• Work to be completed: Write out all of the lines below, exactly and completely.

• Recorded data:

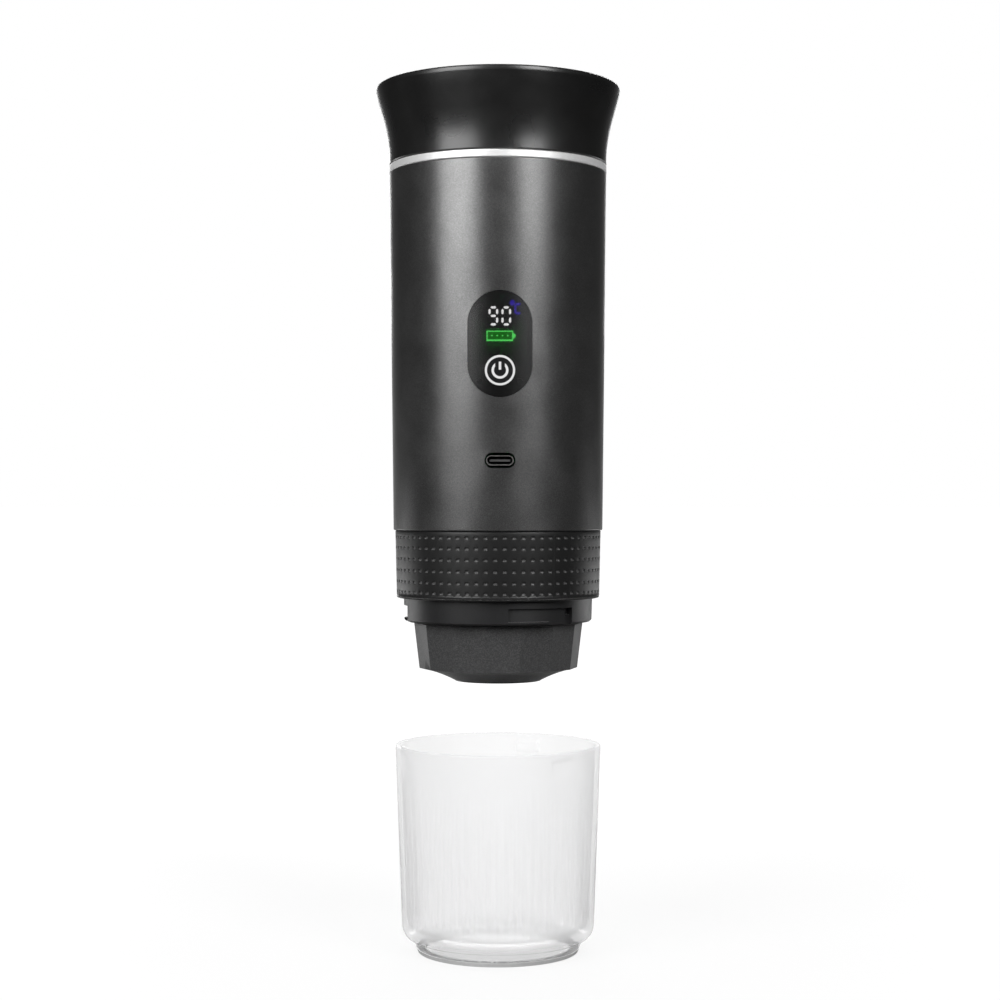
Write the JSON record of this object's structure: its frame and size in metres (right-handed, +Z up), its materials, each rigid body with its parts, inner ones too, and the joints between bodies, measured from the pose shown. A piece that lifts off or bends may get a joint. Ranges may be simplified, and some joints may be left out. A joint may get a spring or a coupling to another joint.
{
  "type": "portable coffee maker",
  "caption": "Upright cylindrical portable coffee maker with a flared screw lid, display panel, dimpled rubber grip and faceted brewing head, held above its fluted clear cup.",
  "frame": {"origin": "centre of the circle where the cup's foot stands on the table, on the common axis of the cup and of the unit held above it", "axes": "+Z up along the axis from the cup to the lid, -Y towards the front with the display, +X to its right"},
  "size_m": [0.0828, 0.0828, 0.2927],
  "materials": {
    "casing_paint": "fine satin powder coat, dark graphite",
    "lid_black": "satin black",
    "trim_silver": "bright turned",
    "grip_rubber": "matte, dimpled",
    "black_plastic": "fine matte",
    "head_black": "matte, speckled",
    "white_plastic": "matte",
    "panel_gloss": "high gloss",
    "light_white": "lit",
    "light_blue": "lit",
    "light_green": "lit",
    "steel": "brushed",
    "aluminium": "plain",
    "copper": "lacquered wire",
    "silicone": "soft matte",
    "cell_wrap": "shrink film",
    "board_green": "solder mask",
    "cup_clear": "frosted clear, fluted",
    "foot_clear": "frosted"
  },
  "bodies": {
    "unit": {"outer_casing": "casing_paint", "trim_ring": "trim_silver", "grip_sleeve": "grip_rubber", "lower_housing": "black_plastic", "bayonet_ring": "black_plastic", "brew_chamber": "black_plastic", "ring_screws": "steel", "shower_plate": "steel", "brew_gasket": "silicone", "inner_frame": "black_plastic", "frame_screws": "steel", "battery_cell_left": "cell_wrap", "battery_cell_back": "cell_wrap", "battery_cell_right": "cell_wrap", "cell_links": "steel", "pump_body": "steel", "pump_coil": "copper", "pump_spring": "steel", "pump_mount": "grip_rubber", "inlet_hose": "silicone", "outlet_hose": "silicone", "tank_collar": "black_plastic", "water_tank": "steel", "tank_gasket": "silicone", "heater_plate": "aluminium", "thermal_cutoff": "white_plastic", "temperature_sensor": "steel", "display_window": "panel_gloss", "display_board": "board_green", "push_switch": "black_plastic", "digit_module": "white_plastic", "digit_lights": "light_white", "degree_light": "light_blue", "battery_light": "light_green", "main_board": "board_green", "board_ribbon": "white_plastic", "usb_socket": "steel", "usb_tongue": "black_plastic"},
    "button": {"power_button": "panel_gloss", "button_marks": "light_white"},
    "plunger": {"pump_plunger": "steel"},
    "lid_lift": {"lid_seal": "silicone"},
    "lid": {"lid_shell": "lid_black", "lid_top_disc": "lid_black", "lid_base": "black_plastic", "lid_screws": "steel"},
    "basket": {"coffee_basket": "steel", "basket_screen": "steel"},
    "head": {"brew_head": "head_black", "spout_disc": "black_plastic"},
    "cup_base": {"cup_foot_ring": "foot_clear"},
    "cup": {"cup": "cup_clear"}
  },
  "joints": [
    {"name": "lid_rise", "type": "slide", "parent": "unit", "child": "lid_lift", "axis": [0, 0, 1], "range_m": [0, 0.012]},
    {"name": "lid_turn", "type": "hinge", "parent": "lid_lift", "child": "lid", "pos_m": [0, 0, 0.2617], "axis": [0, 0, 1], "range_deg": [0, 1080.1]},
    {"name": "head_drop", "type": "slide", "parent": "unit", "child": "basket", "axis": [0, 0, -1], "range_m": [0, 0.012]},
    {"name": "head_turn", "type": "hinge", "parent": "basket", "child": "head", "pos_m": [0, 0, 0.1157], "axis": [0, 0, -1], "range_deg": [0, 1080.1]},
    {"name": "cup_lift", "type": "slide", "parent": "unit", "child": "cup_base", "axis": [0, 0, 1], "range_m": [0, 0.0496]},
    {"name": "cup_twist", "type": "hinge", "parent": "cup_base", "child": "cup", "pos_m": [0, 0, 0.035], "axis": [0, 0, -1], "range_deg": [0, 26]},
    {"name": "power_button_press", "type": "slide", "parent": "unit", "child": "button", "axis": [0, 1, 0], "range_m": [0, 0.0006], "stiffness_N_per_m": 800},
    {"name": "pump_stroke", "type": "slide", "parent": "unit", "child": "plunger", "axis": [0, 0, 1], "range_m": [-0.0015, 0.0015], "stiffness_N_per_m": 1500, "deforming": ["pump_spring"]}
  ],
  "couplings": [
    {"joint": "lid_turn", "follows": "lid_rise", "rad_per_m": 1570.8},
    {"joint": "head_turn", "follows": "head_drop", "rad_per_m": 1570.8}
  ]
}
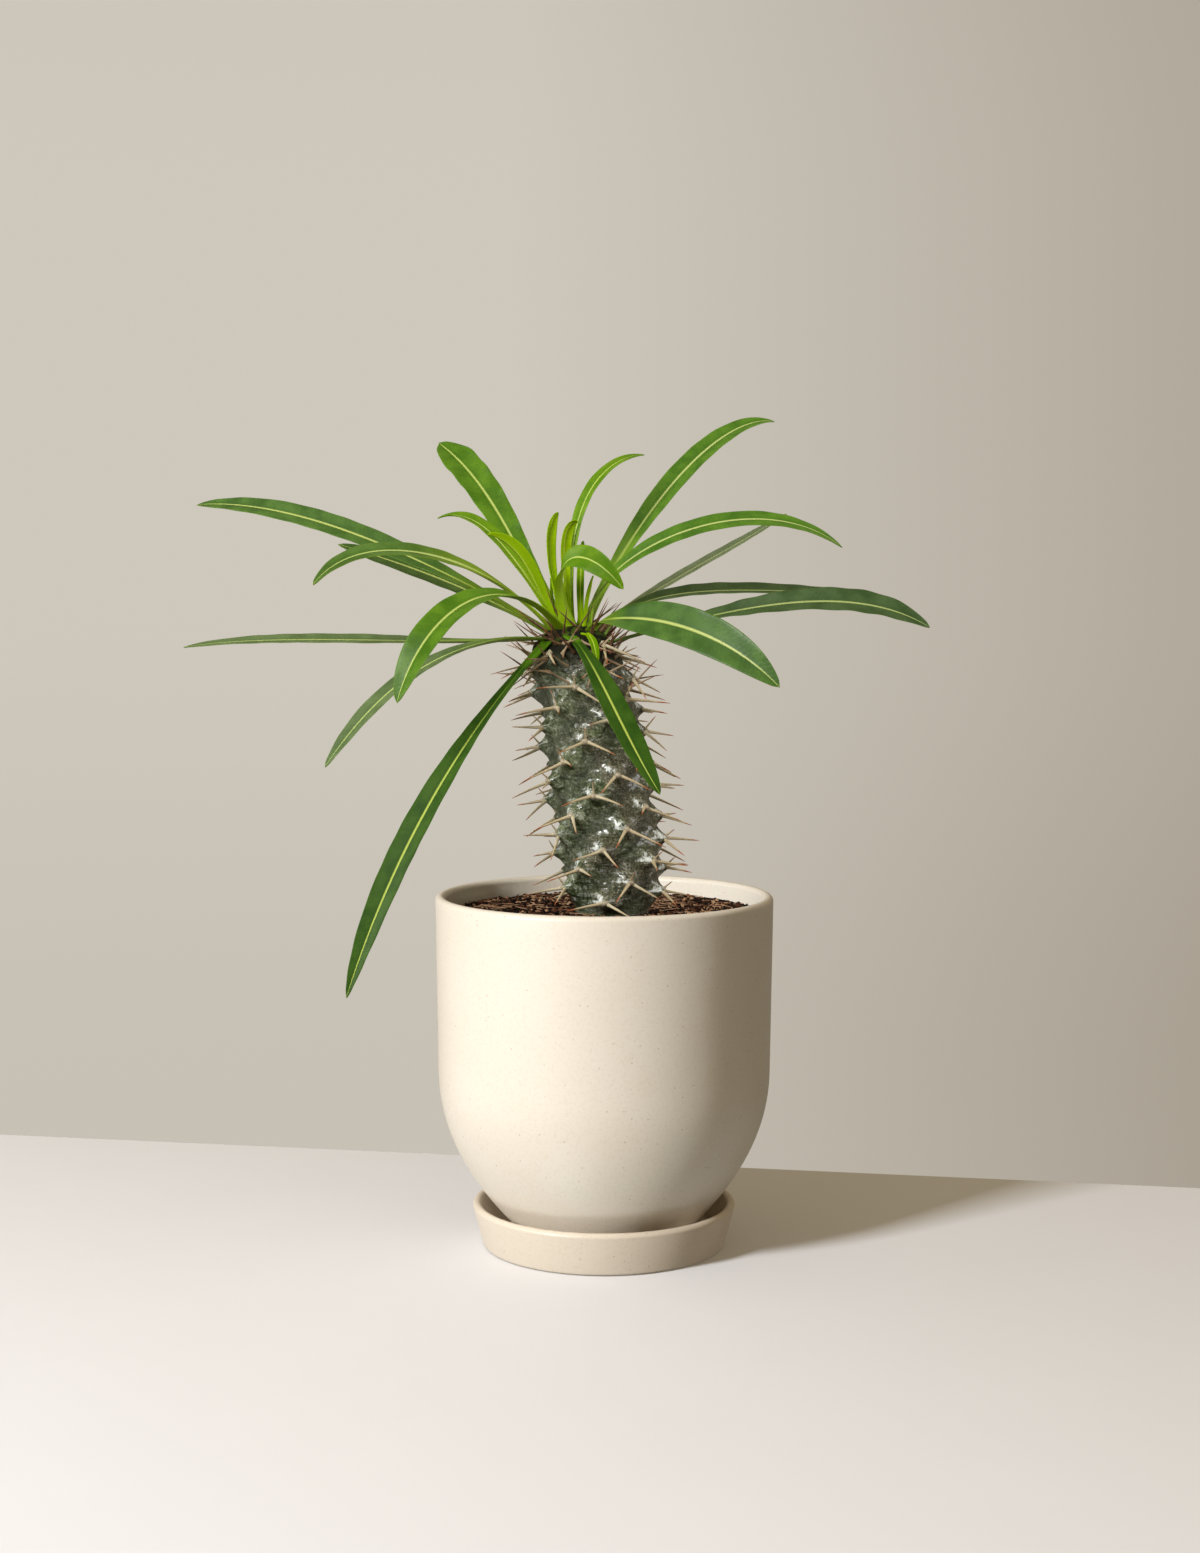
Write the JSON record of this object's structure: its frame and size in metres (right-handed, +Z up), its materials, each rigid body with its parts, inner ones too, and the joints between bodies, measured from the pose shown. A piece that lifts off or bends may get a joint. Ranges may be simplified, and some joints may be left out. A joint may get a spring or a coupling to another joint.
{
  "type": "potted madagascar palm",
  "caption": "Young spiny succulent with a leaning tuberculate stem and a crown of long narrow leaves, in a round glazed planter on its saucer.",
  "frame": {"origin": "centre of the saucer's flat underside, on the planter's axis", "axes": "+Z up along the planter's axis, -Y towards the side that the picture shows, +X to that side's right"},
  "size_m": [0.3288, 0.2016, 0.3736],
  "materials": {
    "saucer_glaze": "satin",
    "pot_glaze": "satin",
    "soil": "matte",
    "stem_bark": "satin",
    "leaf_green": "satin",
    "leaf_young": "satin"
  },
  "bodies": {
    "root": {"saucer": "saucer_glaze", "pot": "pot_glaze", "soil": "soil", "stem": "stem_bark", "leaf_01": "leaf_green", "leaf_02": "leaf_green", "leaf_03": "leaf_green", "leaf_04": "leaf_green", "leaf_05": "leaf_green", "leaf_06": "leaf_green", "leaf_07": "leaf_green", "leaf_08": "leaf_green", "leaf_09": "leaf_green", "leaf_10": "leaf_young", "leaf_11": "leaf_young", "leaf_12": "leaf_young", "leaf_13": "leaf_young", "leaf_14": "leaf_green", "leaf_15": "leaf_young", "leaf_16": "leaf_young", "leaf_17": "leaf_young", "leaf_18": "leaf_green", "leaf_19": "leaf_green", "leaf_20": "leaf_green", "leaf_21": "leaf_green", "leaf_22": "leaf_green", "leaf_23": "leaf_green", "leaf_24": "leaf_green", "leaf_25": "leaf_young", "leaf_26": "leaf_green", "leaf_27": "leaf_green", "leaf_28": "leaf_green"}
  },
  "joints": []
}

• Full solution:
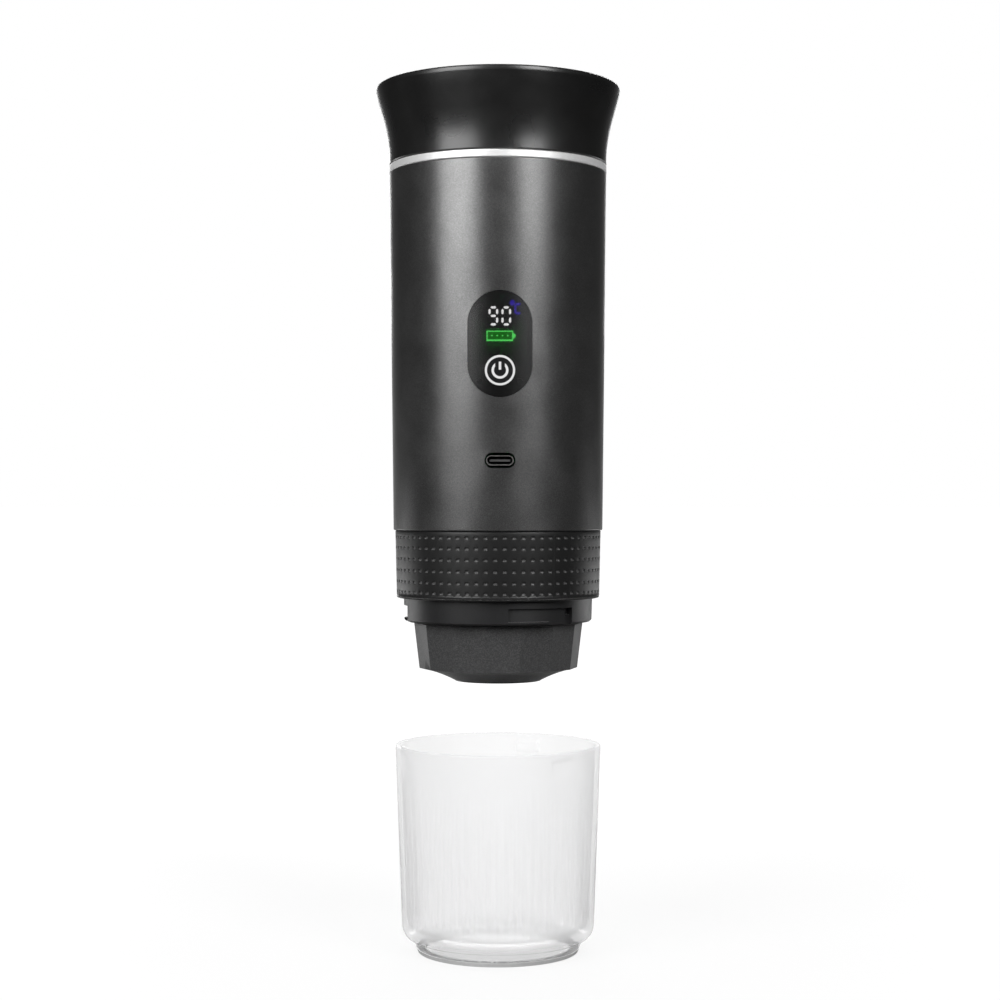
Write the JSON record of this object's structure: its frame and size in metres (right-handed, +Z up), its materials, each rigid body with its parts, inner ones too, and the joints between bodies, measured from the pose shown. A piece that lifts off or bends may get a joint. Ranges may be simplified, and some joints may be left out. A joint may get a spring or a coupling to another joint.
{
  "type": "portable coffee maker",
  "caption": "Upright cylindrical portable coffee maker with a flared screw lid, display panel, dimpled rubber grip and faceted brewing head, held above its fluted clear cup.",
  "frame": {"origin": "centre of the circle where the cup's foot stands on the table, on the common axis of the cup and of the unit held above it", "axes": "+Z up along the axis from the cup to the lid, -Y towards the front with the display, +X to its right"},
  "size_m": [0.0828, 0.0828, 0.2927],
  "materials": {
    "casing_paint": "fine satin powder coat, dark graphite",
    "lid_black": "satin black",
    "trim_silver": "bright turned",
    "grip_rubber": "matte, dimpled",
    "black_plastic": "fine matte",
    "head_black": "matte, speckled",
    "white_plastic": "matte",
    "panel_gloss": "high gloss",
    "light_white": "lit",
    "light_blue": "lit",
    "light_green": "lit",
    "steel": "brushed",
    "aluminium": "plain",
    "copper": "lacquered wire",
    "silicone": "soft matte",
    "cell_wrap": "shrink film",
    "board_green": "solder mask",
    "cup_clear": "frosted clear, fluted",
    "foot_clear": "frosted"
  },
  "bodies": {
    "unit": {"outer_casing": "casing_paint", "trim_ring": "trim_silver", "grip_sleeve": "grip_rubber", "lower_housing": "black_plastic", "bayonet_ring": "black_plastic", "brew_chamber": "black_plastic", "ring_screws": "steel", "shower_plate": "steel", "brew_gasket": "silicone", "inner_frame": "black_plastic", "frame_screws": "steel", "battery_cell_left": "cell_wrap", "battery_cell_back": "cell_wrap", "battery_cell_right": "cell_wrap", "cell_links": "steel", "pump_body": "steel", "pump_coil": "copper", "pump_spring": "steel", "pump_mount": "grip_rubber", "inlet_hose": "silicone", "outlet_hose": "silicone", "tank_collar": "black_plastic", "water_tank": "steel", "tank_gasket": "silicone", "heater_plate": "aluminium", "thermal_cutoff": "white_plastic", "temperature_sensor": "steel", "display_window": "panel_gloss", "display_board": "board_green", "push_switch": "black_plastic", "digit_module": "white_plastic", "digit_lights": "light_white", "degree_light": "light_blue", "battery_light": "light_green", "main_board": "board_green", "board_ribbon": "white_plastic", "usb_socket": "steel", "usb_tongue": "black_plastic"},
    "button": {"power_button": "panel_gloss", "button_marks": "light_white"},
    "plunger": {"pump_plunger": "steel"},
    "lid_lift": {"lid_seal": "silicone"},
    "lid": {"lid_shell": "lid_black", "lid_top_disc": "lid_black", "lid_base": "black_plastic", "lid_screws": "steel"},
    "basket": {"coffee_basket": "steel", "basket_screen": "steel"},
    "head": {"brew_head": "head_black", "spout_disc": "black_plastic"},
    "cup_base": {"cup_foot_ring": "foot_clear"},
    "cup": {"cup": "cup_clear"}
  },
  "joints": [
    {"name": "lid_rise", "type": "slide", "parent": "unit", "child": "lid_lift", "axis": [0, 0, 1], "range_m": [0, 0.012]},
    {"name": "lid_turn", "type": "hinge", "parent": "lid_lift", "child": "lid", "pos_m": [0, 0, 0.2617], "axis": [0, 0, 1], "range_deg": [0, 1080.1]},
    {"name": "head_drop", "type": "slide", "parent": "unit", "child": "basket", "axis": [0, 0, -1], "range_m": [0, 0.012]},
    {"name": "head_turn", "type": "hinge", "parent": "basket", "child": "head", "pos_m": [0, 0, 0.1157], "axis": [0, 0, -1], "range_deg": [0, 1080.1]},
    {"name": "cup_lift", "type": "slide", "parent": "unit", "child": "cup_base", "axis": [0, 0, 1], "range_m": [0, 0.0496]},
    {"name": "cup_twist", "type": "hinge", "parent": "cup_base", "child": "cup", "pos_m": [0, 0, 0.035], "axis": [0, 0, -1], "range_deg": [0, 26]},
    {"name": "power_button_press", "type": "slide", "parent": "unit", "child": "button", "axis": [0, 1, 0], "range_m": [0, 0.0006], "stiffness_N_per_m": 800},
    {"name": "pump_stroke", "type": "slide", "parent": "unit", "child": "plunger", "axis": [0, 0, 1], "range_m": [-0.0015, 0.0015], "stiffness_N_per_m": 1500, "deforming": ["pump_spring"]}
  ],
  "couplings": [
    {"joint": "lid_turn", "follows": "lid_rise", "rad_per_m": 1570.8},
    {"joint": "head_turn", "follows": "head_drop", "rad_per_m": 1570.8}
  ]
}
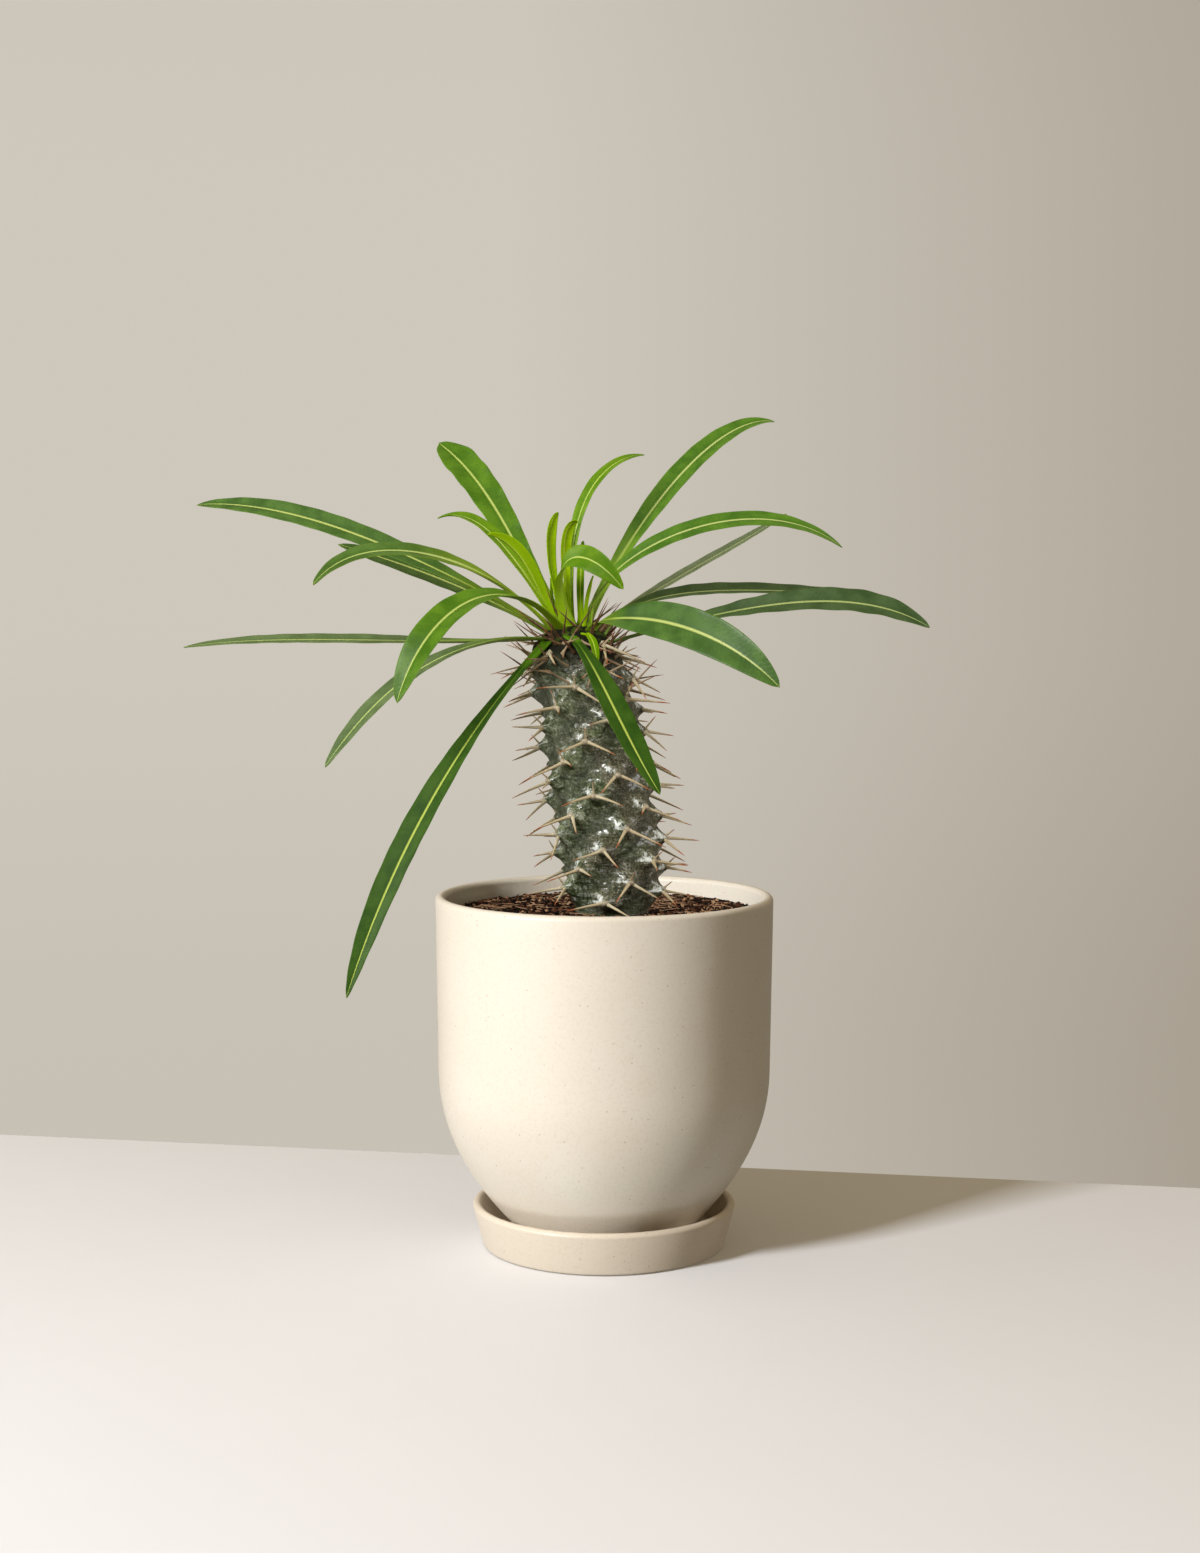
Write the JSON record of this object's structure: its frame and size in metres (right-handed, +Z up), its materials, each rigid body with its parts, inner ones too, and the joints between bodies, measured from the pose shown. A piece that lifts off or bends may get a joint. Ranges may be simplified, and some joints may be left out. A joint may get a spring or a coupling to another joint.
{
  "type": "potted madagascar palm",
  "caption": "Young spiny succulent with a leaning tuberculate stem and a crown of long narrow leaves, in a round glazed planter on its saucer.",
  "frame": {"origin": "centre of the saucer's flat underside, on the planter's axis", "axes": "+Z up along the planter's axis, -Y towards the side that the picture shows, +X to that side's right"},
  "size_m": [0.3288, 0.2016, 0.3736],
  "materials": {
    "saucer_glaze": "satin",
    "pot_glaze": "satin",
    "soil": "matte",
    "stem_bark": "satin",
    "leaf_green": "satin",
    "leaf_young": "satin"
  },
  "bodies": {
    "root": {"saucer": "saucer_glaze", "pot": "pot_glaze", "soil": "soil", "stem": "stem_bark", "leaf_01": "leaf_green", "leaf_02": "leaf_green", "leaf_03": "leaf_green", "leaf_04": "leaf_green", "leaf_05": "leaf_green", "leaf_06": "leaf_green", "leaf_07": "leaf_green", "leaf_08": "leaf_green", "leaf_09": "leaf_green", "leaf_10": "leaf_young", "leaf_11": "leaf_young", "leaf_12": "leaf_young", "leaf_13": "leaf_young", "leaf_14": "leaf_green", "leaf_15": "leaf_young", "leaf_16": "leaf_young", "leaf_17": "leaf_young", "leaf_18": "leaf_green", "leaf_19": "leaf_green", "leaf_20": "leaf_green", "leaf_21": "leaf_green", "leaf_22": "leaf_green", "leaf_23": "leaf_green", "leaf_24": "leaf_green", "leaf_25": "leaf_young", "leaf_26": "leaf_green", "leaf_27": "leaf_green", "leaf_28": "leaf_green"}
  },
  "joints": []
}